This interesting article from the NYT describes the ongoing process of lobbying for support from the superdelegates who might eventually decide the Democratic nomination.
Here’s my contribution - a letter that I just sent to my local congresswoman, who is currently a superdelegate who has endorsed Hillary Clinton:
I was quite surprised to read in the Press-Democrat that you were endorsing Hillary Clinton, after choosing to endorse Dennis Kucinich in 2004. As a founding member of the “Out of Iraq Caucus,” it seemed odd that you would choose to back the Senator who has voted for the Iraq war at nearly every opportunity, when several other candidates in the race had stronger anti-war credentials.
Your endorsement seemed even more unusual after the Iowa caucuses, when Kucinich, the man you previously supported, threw his second ballot support to Clinton’s rival, Barack Obama.
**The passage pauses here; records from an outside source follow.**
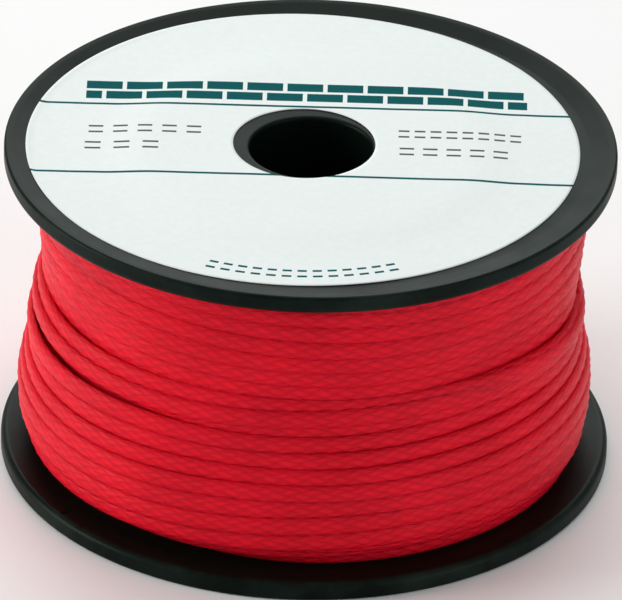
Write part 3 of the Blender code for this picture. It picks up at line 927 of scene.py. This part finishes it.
# the paper's hole and its outer edge were cut with slightly different middles
label_share = (label_radii[:, None] - LABEL_HOLE) / (LABEL_RADIUS - LABEL_HOLE)
label_middle = HOLE_CENTRE + (LABEL_CENTRE - HOLE_CENTRE) * label_share
label_x = label_middle[:, :1] + label_radii[:, None] * np.cos(label_angles)
label_y = label_middle[:, 1:] + label_radii[:, None] * np.sin(label_angles)
label_z = label_top(label_x, label_y)
label_z[LABEL_RINGS:] -= LABEL_THICKNESS
label_points = np.stack([label_x, label_y, label_z], axis=-1).reshape(-1, 3)
label = mesh_object("paper_label", label_points, ring_faces(2 * LABEL_RINGS, LABEL_STEPS)[:, ::-1],
                    printed_paper())
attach(label, "root")
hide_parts("upper_label")

# --- Studio ----------------------------------------------------------------------------
# Pale floor and pale surroundings, a soft light from the left, weaker ones from the front and
# the right, wide ones from behind and above, and a long lens from a little above the spool.
SPOOL_MIDDLE = np.array((0.0, 0.0, SPOOL_HEIGHT / 2))
TARGET = np.array((0.52 * MM, 0.0, 23.29 * MM))
DISTANCE = 1.755
ELEVATION = math.radians(29.93)
ROLL = math.radians(1.394)
FOCAL_LENGTH = 728.8

floor_mesh = bpy.data.meshes.new("floor")
floor_mesh.from_pydata([(-3, -3, 0), (3, -3, 0), (3, 3, 0), (-3, 3, 0)], [], [(0, 1, 2, 3)])
floor = bpy.data.objects.new("floor", floor_mesh)
bpy.context.scene.collection.objects.link(floor)
paint, _, shader = new_material("matt_white_floor")
shader.inputs["Base Color"].default_value = linear("#f4f4f4")
shader.inputs["Roughness"].default_value = 0.9
floor_mesh.materials.append(paint)

world = bpy.data.worlds.new("pale_room")
world.use_nodes = True
world.node_tree.nodes["Background"].inputs["Color"].default_value = (1.0, 1.0, 1.0, 1.0)
world.node_tree.nodes["Background"].inputs["Strength"].default_value = 0.22
bpy.context.scene.world = world


def area_light(name, place, size, power, colour):
    """Square lamp at place, aimed at the middle of the spool."""
    lamp = bpy.data.lights.new(name, "AREA")
    lamp.size = size
    lamp.energy = power
    lamp.color = colour
    made = bpy.data.objects.new(name, lamp)
    made.location = place
    bpy.context.scene.collection.objects.link(made)
    bpy.context.view_layer.update()
    toward = SPOOL_MIDDLE - np.array(place)
    made.rotation_euler = mathutils.Vector(toward).to_track_quat("-Z", "Y").to_euler()
    return made


area_light("left_softbox", (-0.72, 0.00, 0.24), 0.40, 3.8, (1.0, 0.98, 0.95))
area_light("front_softbox", (-0.55, -0.85, 0.45), 0.80, 0.9, (1.0, 1.0, 1.0))
area_light("right_softbox", (0.62, -0.45, 0.26), 0.60, 2.0, (1.0, 1.0, 1.0))
area_light("back_softbox", (0.0, 1.10, 0.62), 0.90, 6.0, (0.96, 1.0, 0.98))
area_light("top_softbox", (0.0, 0.20, 0.80), 0.60, 2.9, (0.97, 1.0, 1.0))
bpy.context.scene.view_settings.view_transform = "Standard"

lens = bpy.data.cameras.new("camera")
lens.lens = FOCAL_LENGTH
lens.sensor_width = 36.0
lens.clip_start = 0.05
lens.clip_end = 20.0
camera = bpy.data.objects.new("camera", lens)
bpy.context.scene.collection.objects.link(camera)
place = np.array((0.0, -math.cos(ELEVATION), math.sin(ELEVATION))) * DISTANCE + SPOOL_MIDDLE
forward = TARGET - place
forward /= np.linalg.norm(forward)
right = np.cross(forward, (0.0, 0.0, 1.0))
right /= np.linalg.norm(right)
up = np.cross(right, forward)
rolled_right = math.cos(ROLL) * right + math.sin(ROLL) * up
rolled_up = -math.sin(ROLL) * right + math.cos(ROLL) * up
camera.matrix_world = mathutils.Matrix((
    (rolled_right[0], rolled_up[0], -forward[0], place[0]),
    (rolled_right[1], rolled_up[1], -forward[1], place[1]),
    (rolled_right[2], rolled_up[2], -forward[2], place[2]),
    (0.0, 0.0, 0.0, 1.0)))
bpy.context.scene.camera = camera
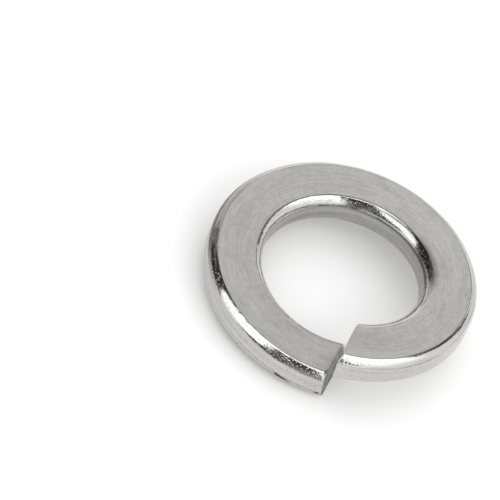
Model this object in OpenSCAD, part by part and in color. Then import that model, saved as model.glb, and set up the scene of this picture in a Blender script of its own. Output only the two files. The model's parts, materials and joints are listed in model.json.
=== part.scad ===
// Helical spring lock washer for an M12 bolt, stainless steel, coiled left hand.
// Its axis is +Z, its lowest point is at z = 0, and its split faces -Y.

/* [Ring] */
// Bore, which clears an M12 bolt
bore_d = 12.2; // [8:0.1:20]
// Width of the section, from the bore to the outer wall
section_w = 4.15; // [2.5:0.05:7]
// Thickness of the section, halfway across its width
section_t = 2.5; // [2:0.05:4]
// How much thicker the section is at the bore than at the outer wall
keystone_t = 0.15; // [0:0.01:0.4]
// Climb of the coil in one full turn, which sets the two ends apart
climb_h = 2.5; // [0.5:0.05:4]

/* [Rounded corners] */
// Width of the outer corners, across the flat faces
outer_round_w = 0.6; // [0.2:0.05:0.9]
// Height of the outer corners, down the outer wall
outer_round_h = 0.5; // [0.2:0.05:0.8]
// Width of the inner corners, across the flat faces
inner_round_w = 0.6; // [0.2:0.05:0.9]
// Height of the inner corners, down the bore wall
inner_round_h = 0.6; // [0.2:0.05:0.8]
// Angle at which a corner's curve meets the flats beside it
round_break = 18; // [10:1:30]

/* [Split] */
// Direction of the split, seen from the axis
split_at = -73; // [-110:1:-70]
// Gap between the two cut faces, along the ring, halfway up each end
cut_gap = 0.1; // [0.1:0.05:2]
// Slant of the cuts away from the radius, seen from above
cut_skew = 20; // [0:1:30]
// Lean of the low end's cut, whose foot reaches under the high end
low_lean = 9; // [0:1:15]
// Lean of the high end's cut
high_lean = 2; // [0:1:15]

/* [Smoothness] */
// Steps round the coil
coil_steps = 120; // [60:6:150]
// Steps across each rounded corner
round_steps = 4; // [3:1:6]

/* [Hidden] */
full_turn = 360;
quarter_turn = 90;
bore_r = bore_d / 2;
outer_r = bore_r + section_w;
middle_r = bore_r + section_w / 2;
// Stock left on both walls of the coil, which the two round cuts take off
wall_stock = 0.2;
// Room above and below the coil for the two round cuts
cut_room = 1;
wall_facets = 180;
steel = [0.72, 0.71, 0.69];

// Half the thickness of the section at a radius
function half_t(r) = section_t / 2 + (middle_r - r) * keystone_t / section_w / 2;

// How far along a corner's curve a step is, as the angle its normal has turned from the flat face
function round_turn(i) = round_break + (quarter_turn - 2 * round_break) * i / round_steps;

// One corner of the section as [radius, height above its middle], from the flat face to the wall.
// The last point runs on past the wall, along the curve's end, into the stock.
function corner(wall_r, inward, w, h) =
    let (
        face_z = half_t(wall_r + inward * w),
        low = sin(round_break),
        span = cos(round_break) - low,
        curve = [for (i = [0 : round_steps])
            let (turn = round_turn(i))
            [wall_r + inward * w * (1 - (sin(turn) - low) / span),
             face_z - h * (1 - (cos(turn) - low) / span)]],
        last = curve[round_steps],
        before = curve[round_steps - 1],
        steep = (last[1] - before[1]) / (last[0] - before[0])
    )
    [for (i = [0 : round_steps - 1]) curve[i],
     [last[0] - inward * wall_stock, last[1] - inward * wall_stock * steep]];

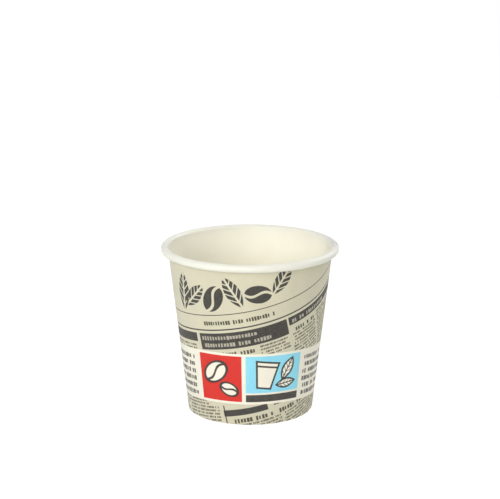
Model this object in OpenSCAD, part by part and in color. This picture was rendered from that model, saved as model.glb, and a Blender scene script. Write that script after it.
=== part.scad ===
// Single-wall paper cup for an espresso, about 100 ml.
//
// The side wall is a fan-shaped board blank, wrapped into a cone and sealed
// along one lapped seam. Its top edge is rolled outwards into the rim, and its
// bottom edge is folded inwards and up around the skirt of a recessed base.
// Millimetres. +Z is up, and the origin is where the cup's axis meets the table.

/* [Cup] */
// Height from the table to the top of the rim
cup_h = 60; // [45:1:130]
// Outside diameter of the rolled rim
rim_d = 63.2; // [58:0.2:96]
// Outside diameter of the wall where it would meet the table
foot_d = 44.2; // [36:0.2:52]

/* [Side wall] */
// Thickness of the side wall's board
wall_t = 0.3; // [0.2:0.05:0.5]
// Diameter of the roll at the rim
roll_d = 2.8; // [2.4:0.1:4]
// Height of the hem that is folded up inside the foot
hem_h = 5; // [3:0.5:10]
// Width of the lapped seam at the foot
seam_w = 5.6; // [4:0.2:9]
// Direction of the seam's inner edge, from +X towards +Y
seam_dir = 4; // [0:1:359]

/* [Base] */
// Thickness of the base's board
base_t = 0.3; // [0.2:0.05:0.5]
// Radius of the bend from the base down into its skirt
bend_r = 0.7; // [0.6:0.1:1.5]
// Room between the top of the hem and the underside of the base
hem_room = 0.7; // [0.5:0.1:2]

/* [Fit] */
// Thickness of the melted film between two sealed faces
film_t = 0.02; // [0.01:0.01:0.05]
// Room between the skirt's lower edge and the middle of the fold
skirt_room = 0.2; // [0.1:0.1:0.6]
// Gap between the tucked end of the roll and the wall
tuck_gap = 0.05; // [0.02:0.01:0.1]
// How much of the fold's underside is pressed flat
foot_press = 0.06; // [0.03:0.01:0.1]

/* [Hidden] */
$fn = 72;

print_ground = "#d6d2b6";
bare_board = "#f6f1e0";

// Overlap by which the base's disc and skirt run into its bend
weld = 0.02;

// Lengths along the wall are kept to a thousandth, so that what meets there is flush
function flush(x) = round(1000 * x) / 1000;

rim_r = rim_d / 2;
foot_r = foot_d / 2;
roll_r = roll_d / 2;
// The tucked turn of the roll is smaller, so that it clears the wall
tuck_r = roll_r - wall_t - tuck_gap;

// The wall's inner face runs up into the roll, which gives the wall's lean
roll_axis = [rim_r - roll_r - foot_r, cup_h - roll_r];
roll_out = roll_r - wall_t;
lean = atan2(roll_axis.x, roll_axis.y) - asin(roll_out / norm(roll_axis));
// Length of the wall along its slope, from the table to the middle of the roll
wall_len = flush(sqrt(norm(roll_axis) ^ 2 - roll_out ^ 2));

// The fold turns around the skirt's edge, with film on both faces of the skirt
fold_r = wall_t + film_t + base_t / 2;
fold_len = flush((fold_r * (1 - sin(lean)) - foot_press) / cos(lean));
hem_len = flush(hem_h / cos(lean));

// Heights and lengths of the base follow from the hem
base_top = hem_h + hem_room + base_t;
skirt_out = -wall_t - film_t;
bend_out = skirt_out - bend_r;
bend_len = (base_top - bend_r + bend_out * sin(lean)) / cos(lean);
base_len = flush(base_top / cos(lean));
bend_axis = [foot_r + bend_out * cos(lean) + bend_len * sin(lean), base_top - bend_r];

// Before the seam the wall climbs by one thickness, on an arc with a shifted axis
seam_angle = seam_w / foot_r * 180 / PI;
ramp_shift = 16 * wall_t;
ramp_angle = floor(10 * acos(1 - wall_t / ramp_shift + wall_t / (foot_r - 2 * fold_r))) / 10;

// Draws in the section of the wall: x out from its outer face, y up its slope
module on_wall() {
    difference() {
        translate([foot_r, 0]) rotate(-lean) children();
        translate([0, -roll_d]) square([rim_r, roll_d]);
    }
}

// One layer of the wall's board, from the fold up, whose outer face stands out by `out`
module layer(out, high) {
    translate([out - wall_t, fold_len]) square([wall_t, high - fold_len]);
}

// Section of a board bent around a full circle of outer radius r
module ring(r, t = wall_t) {
    difference() {
        circle(r);
        circle(r - t);
    }
}

// The rolled rim: three quarters of a turn, then a smaller turn tucked inside
module roll() {
    translate([roll_out, wall_len]) {
        difference() {
            ring(roll_r);
            translate([-roll_d, -roll_d]) square(roll_d);
        }
        intersection() {
            translate([0, tuck_r - roll_r]) ring(tuck_r);
            translate([-roll_d, -roll_d]) square([roll_d, 2 * roll_d]);
        }
    }
}

// The half turn under the skirt, of outer radius r
module fold(r = fold_r) {
    translate([-fold_r, fold_len]) intersection() {
        ring(r);
        translate([-r, -r]) square([2 * r, r]);
    }
}

module hem(out = wall_t - 2 * fold_r) {
    layer(out, hem_len);
}

module turn(from, to) {
    rotate_extrude(angle = to - from, start = from, $fn = 180) children();
}

// The wall where it climbs over the inner edge of the seam
module seam_ramp() {
    intersection() {
        turn(-ramp_angle, 0) square([rim_r, cup_h]);
        translate([ramp_shift, 0, 0]) rotate_extrude($fn = 180)
            translate([wall_t - ramp_shift, 0]) on_wall() {
                layer(0, wall_len);
                fold();
            }
    }
}

// The outer flap of the seam, with its own fold and hem around the inner one's
module seam_flap() {
    turn(0, seam_angle) on_wall() {
        layer(wall_t, wall_len);
        fold(fold_r + wall_t);
        hem(-2 * fold_r);
    }
}

module side_wall() {
    color(print_ground) rotate([0, 0, seam_dir]) {
        turn(0, 360 - ramp_angle) on_wall() {
            layer(0, wall_len);
            roll();
            fold();
            hem();
        }
        turn(-ramp_angle, 0) on_wall() {
            layer(0, base_len);
            roll();
            fold();
            hem();
        }
        seam_ramp();
        seam_flap();
    }
}

// Recessed base: a disc whose edge is bent down into a skirt along the wall
module base_disc() {
    color(bare_board) rotate_extrude($fn = 180) {
        translate([0, base_top - base_t]) square([bend_axis.x + weld, base_t]);
        translate(bend_axis) intersection() {
            ring(bend_r, base_t);
            polygon([[0, 0], 2 * bend_r * [cos(lean), -sin(lean)], 2 * bend_r * [1, 1], [0, 2 * bend_r]]);
        }
        on_wall() translate([skirt_out - base_t, fold_len + skirt_room])
            square([base_t, bend_len - fold_len - skirt_room + weld]);
    }
}

side_wall();
base_disc();
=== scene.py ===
# %% [markdown]
# # A paper cup for an espresso
#
# This small cup holds about 100 ml and is made of two pieces of coated board.
# A fan-shaped blank, printed flat, is wrapped into a cone and sealed along one
# lapped seam. Its top edge is rolled outwards into the rim, and its bottom edge
# is folded up around the skirt of a recessed base. The two boards could be
# dressed in place, but their CAD solids are one colour each. So both are built
# again here as fine meshes that know where each point lay on the flat blank,
# and the print is drawn on that blank, as a printer would.

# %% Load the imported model
import math

import bpy
import mathutils
import numpy as np
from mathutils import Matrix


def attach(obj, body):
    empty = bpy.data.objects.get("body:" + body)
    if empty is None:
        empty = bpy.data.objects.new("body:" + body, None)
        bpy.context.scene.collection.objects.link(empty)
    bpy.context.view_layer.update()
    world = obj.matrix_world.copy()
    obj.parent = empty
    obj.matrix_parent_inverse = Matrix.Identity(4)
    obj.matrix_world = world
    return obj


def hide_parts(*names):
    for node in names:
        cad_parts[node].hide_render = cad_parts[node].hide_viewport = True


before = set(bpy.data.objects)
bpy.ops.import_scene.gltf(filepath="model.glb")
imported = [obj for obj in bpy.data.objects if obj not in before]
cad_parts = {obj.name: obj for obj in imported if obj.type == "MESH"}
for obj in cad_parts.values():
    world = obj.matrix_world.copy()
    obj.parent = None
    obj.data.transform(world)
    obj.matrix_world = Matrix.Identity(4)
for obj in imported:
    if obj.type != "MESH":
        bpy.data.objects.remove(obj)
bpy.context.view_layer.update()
print("nodes of the frame:", sorted(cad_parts))

# %% [markdown]
# ## Two helpers
#
# Colours are easiest to pick as sRGB hex values, but a shader wants them
# linear, so one function turns them. A second one adds a shader node, sets it
# and links it. A group of nodes made by hand would look the same, but in code
# one short call per node can be read from top to bottom.

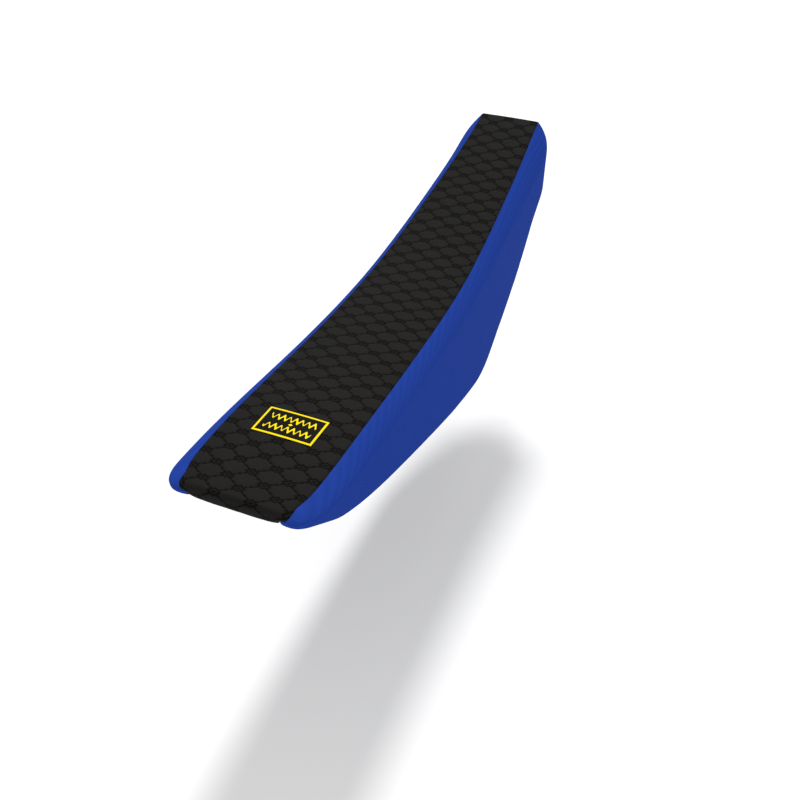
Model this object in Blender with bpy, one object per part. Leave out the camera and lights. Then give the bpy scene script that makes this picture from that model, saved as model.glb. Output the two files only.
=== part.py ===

Your rationale at the time of the endorsement was to state that you are “looking at who can get us out of Iraq. That has to be somebody who is electable."
After the California primary, in which more of your constituents voted for Obama than Clinton, you pointed out that although Clinton had not secured the Democratic nomination, she had a “solid lead.”
What you didn’t say was that Clinton’s “solid lead” was based entirely on endorsements from superdelegates like yourself, rather than from pledged delegates from voters in the State primaries and caucuses.
And even that lead is rapidly shrinking!
The presumptive GOP nominee is now John McCain, the man who has suggested that we could be in Iraq “for 100 years” and who jokes about “bombing Iran!” Head-to-head polling shows that Obama fares much better against McCain than Clinton does, for several reasons: First, Obama appeals to many of the same independent voters that might lean toward McCain. Second, conservative voters who tend to distrust McCain, absolutely despise Hillary Clinton!
If you really want to get out of Iraq, how can you still consider casting your vote, as a superdelegate, for Clinton, in opposition to the majority of your constituents, when your vote could possibly enhance John McCain’s chances of victory in November?